Problems With Your Plumbing?
How to identify and prevent UTIs
It’s always frustrating when things break down: The car is making an odd noise, the computer just won’t start or that leak is back in the kitchen sink. The big challenge is trying to find the root of the problem so you can address it properly.
The same is true with the body. One common, hard-to-diagnose problem is a Urinary Tract Infection (UTI). The symptoms are wholly uncomfortable and, if left untreated, can lead to serious problems. That’s why it’s so important to catch these infections early.
How common are they? According to Emory School of Medicine in Atlanta, Ga., over 50 percent of women will have at least one UTI in their lifetime. And 81 percent of UTIs occur in females—but men, that doesn’t mean you’re off the hook! Anyone at any age can get one.
UTIs become uncomfortable—even painful—over time, but early on can seem like a minor, passing issue. Especially in older patients, the symptoms are often mistaken for other problems, which can delay treatment. When left untreated, the infection can spread throughout the urinary tract and damage everywhere it sets in. Damage in the upper tract near the kidneys is especially dangerous, and in the lower tract it’s downright painful, similar to what you might feel with a kidney stone.
- Frequent and/or persistent need to urinate
- Cloudy urine
- Strong odor
- A low-grade fever
- Blood in the urine
- Pain or burning sensation while going
- Pelvic pain (women may be more likely to have this)

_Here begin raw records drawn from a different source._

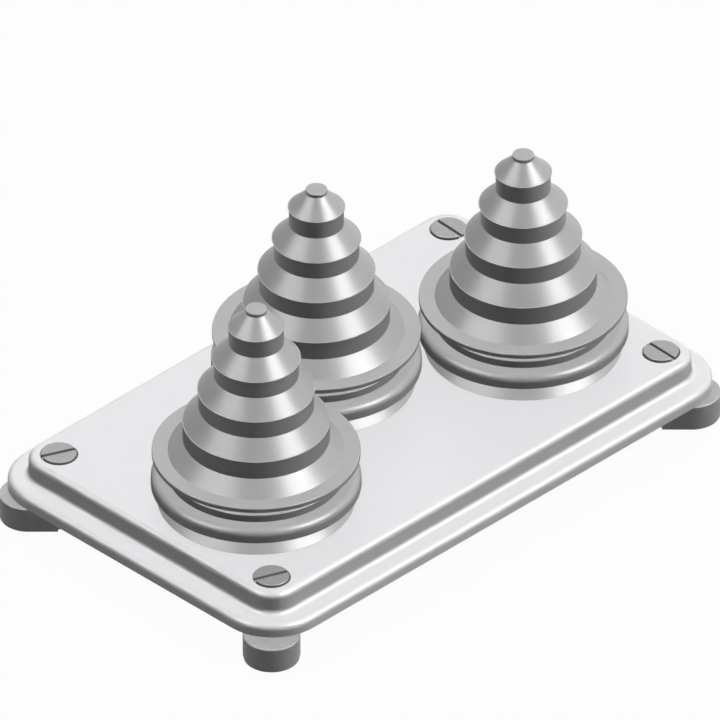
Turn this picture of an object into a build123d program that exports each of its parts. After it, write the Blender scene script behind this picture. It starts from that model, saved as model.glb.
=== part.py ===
from build123d import *
from math import atan2, cos, radians, sin, tan
import os

# Cable entry plate: a moulded cover with three stepped cable grommets, held over a panel opening by four
# clamp dogs that swing out under the panel when their slotted screws are turned.
# Millimetres. X runs along the plate, Y across it and Z up. The origin lies under the middle of the
# plate at the level of the screw tips, on which the plate stands when it lies on a bench.

# Cover plate, outside
plate_corner_radius = 17.4
flange_thickness = 4.2
flange_edge_round = 1.9
ledge_width = 7.0
plateau_rise = 7.4
plateau_corner_radius = 8.8
plateau_edge_round = 2.0
plateau_foot_round = 1.6

# Cover plate, underside
plate_wall = 3.0
rib_thickness = 2.0
rib_height = 4.0
collar_clearance = 1.2
locating_rib_thickness = 2.5
locating_rib_depth = 2.5
opening_clearance = 0.5

# Panel gasket and its groove under the flange
gasket_width = 3.4
gasket_height = 2.4
gasket_inset = 1.8
groove_clearance = 0.1
groove_depth = 1.6

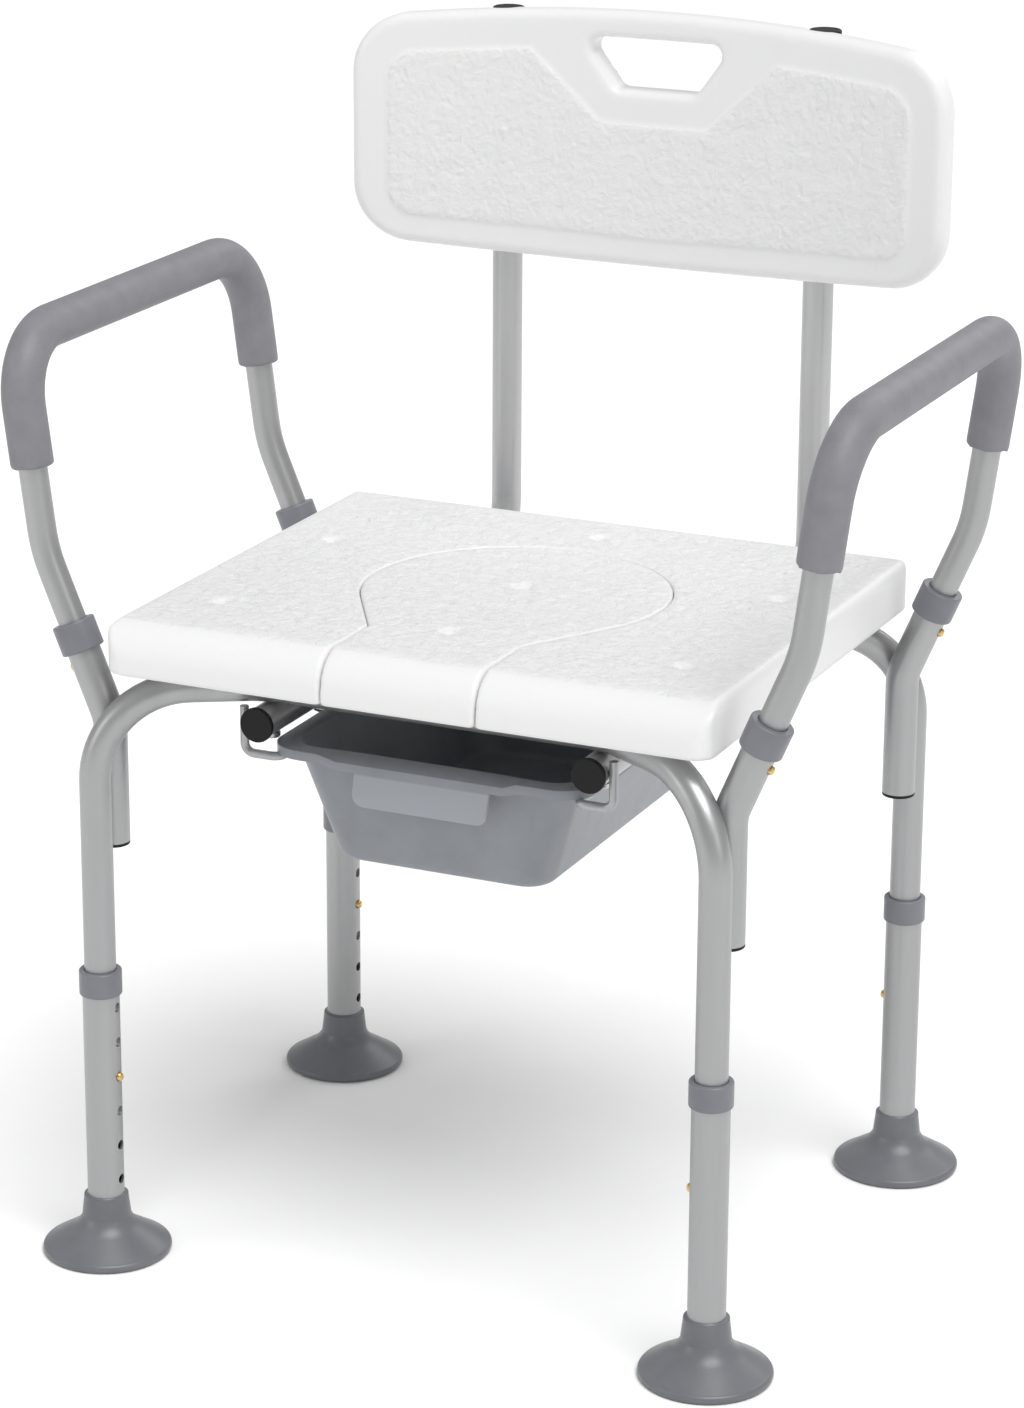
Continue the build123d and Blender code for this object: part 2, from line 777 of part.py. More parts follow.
def main():
    os.makedirs("parts", exist_ok=True)
    nodes = {**single_nodes(), **side_nodes(), **corner_nodes()}
    for name, shape in nodes.items():
        export_step(Pos(0, middle_y, 0) * shape, f"parts/{name}.step")
    print(len(nodes), "nodes, middle_y", round(middle_y, 3))


main()
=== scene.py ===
import bmesh
import bpy
import json
import math
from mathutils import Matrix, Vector

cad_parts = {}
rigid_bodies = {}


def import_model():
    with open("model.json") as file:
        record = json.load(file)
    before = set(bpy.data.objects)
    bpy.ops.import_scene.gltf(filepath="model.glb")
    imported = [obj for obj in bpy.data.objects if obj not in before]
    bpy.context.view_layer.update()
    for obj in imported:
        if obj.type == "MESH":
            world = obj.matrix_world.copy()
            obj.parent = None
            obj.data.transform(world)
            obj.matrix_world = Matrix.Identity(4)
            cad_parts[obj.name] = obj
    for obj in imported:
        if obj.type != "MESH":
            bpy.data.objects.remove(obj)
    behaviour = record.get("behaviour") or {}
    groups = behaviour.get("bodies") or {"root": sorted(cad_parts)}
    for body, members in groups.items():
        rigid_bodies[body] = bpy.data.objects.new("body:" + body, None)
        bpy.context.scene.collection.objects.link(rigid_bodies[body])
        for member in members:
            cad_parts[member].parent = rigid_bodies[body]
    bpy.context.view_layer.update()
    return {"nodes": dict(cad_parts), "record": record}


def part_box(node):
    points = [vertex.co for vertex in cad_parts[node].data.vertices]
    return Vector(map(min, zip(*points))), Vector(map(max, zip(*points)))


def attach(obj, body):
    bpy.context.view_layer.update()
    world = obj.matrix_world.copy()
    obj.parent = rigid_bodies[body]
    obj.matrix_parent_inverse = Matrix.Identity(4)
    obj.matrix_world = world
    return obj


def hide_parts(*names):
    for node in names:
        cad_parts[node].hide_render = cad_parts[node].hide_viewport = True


bl_info = {
    "name": "Shower Commode Chair",
    "version": (1, 0, 0),
    "blender": (4, 5, 0),
    "location": "View3D > Sidebar > Chair",
    "description": "Dresses the frame of a shower commode chair and sets it in a soft studio",
    "category": "Add Mesh",
}

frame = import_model()
NODES = frame["nodes"]
SIDES = ("left", "right")

# Shape of the moulded seat: where its grain lies, and how its underside is cut
SEAT_TOP_BAND = 0.0045
SEAT_FRONT_ROLL = 0.012
SEAT_PLAIN_EDGE = 0.012
SEAT_GRAIN_FADE = 0.010
UNDERSIDE_MARGIN = 0.0001

# Shape of the backrest's grain: how near a point lies to the raised panel's face
PANEL_BAND = 0.0003
PANEL_GRAIN_SHARE = 0.6

# Shape of the pail's rim: what the flange adds to the width and the length, its lip and its front dip
FLANGE_ACROSS = 0.019
FLANGE_ALONG = 0.018
RIM_LIP = 0.0042
RIM_DIP = 0.0030
DIP_CUTS = (-0.078, -0.064, -0.050, 0.050, 0.060, 0.070)
DIP_LEFT = -0.0645
DIP_RIGHT = 0.0605
FLANGE_OUTER = 0.0075
PAIL_CORNER = 0.020
PAIL_FLOOR_ROUNDING = 0.007
PAIL_WALL = 0.0024
PAIL_EDGE_ROUNDING = 0.0009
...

Easy to Treat. Even Easier to Prevent.
Preventing a UTI is definitely the easy route. Get into the habit of drinking a glass of water after exercise and meals. Cranberry juice also has some preventive properties, so drink a glass a few times a week. And go to the bathroom on a regular schedule. Be sure to tell your doctor if you have any problem getting enough fluids or with bladder leaks.
It’s worth noting that things like poor hygiene, family history and sexual activity all make a UTI more likely. If you do wake up in the morning and find yourself with some of the above symptoms, it’s a good bet that the root of the problem is a UTI. Treatment is usually quite simple and straightforward, with a cycle of antibiotics clearing it up in short order.
A quick check-in with your doctor can get things running smoothly again in no time. Probably easier than getting the kitchen sink to stop leaking…that’s a different type of plumbing entirely!
Having diabetes (especially Type 2) greatly increases the chance of a UTI. More importantly, diabetes makes identifying a UTI more challenging. Diabetes affects blood flow and your sensitivity in particular. When it comes to UTIs, this is an issue because:
- Less blood flow means less turnover, which means there’s a higher chance of an infection setting in.
- Less sensitivity means you’re less likely to notice early stages of discomfort.